Fixtures live at `fixtures/npu_advisory_dry_run/fixtures.json` and cover:

- context gate;
- cron/n8n advisory events;
- batch document/audio triage shape;
- voice/audio advisory gate;
- Kanban hygiene advisory;
- advisory gateway envelopes.

All fixture payloads are synthetic and omit raw private content. Lane adapters use deterministic local rules or imported pure functions; they do not call live advisory services.

## Output shape

JSON output uses `npu_advisory_dry_run_summary_v1` and includes totals, per-lane counts, confidence buckets, recommendation counts, authority violations, expected-outcome mismatches, and optionally per-fixture `npu_advisory_decision_v1` records.

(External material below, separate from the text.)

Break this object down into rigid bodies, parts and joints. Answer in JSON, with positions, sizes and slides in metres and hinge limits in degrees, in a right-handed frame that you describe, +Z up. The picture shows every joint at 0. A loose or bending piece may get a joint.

Each decision record includes timestamp, source, service, lane, input class, recommendation, expected recommendation, confidence/bucket, authority flags, allowed actions, actual action (`none_dry_run`), human/Atlas comparison, outcome, NPU proof, latency, fallback reason, and compact notes.

## Promotion gate

Before any future advisory lane receives authority, a separate approval should require at minimum:

- no expected-outcome mismatches for that lane's representative fixture set;
- no false negatives on action-needed events;
- intentionally reviewed false positives;
- zero authority-safe flag violations except known negative-control fixtures;
- documented rollback and a narrow, explicit authority scope.

Passing this harness never grants live authority by itself. Advisory outputs flow into `npu_advisory_decision_v1` records, summary metrics, and a human/Atlas review gate. Any later promotion must be lane-specific, explicitly approved, and reversible.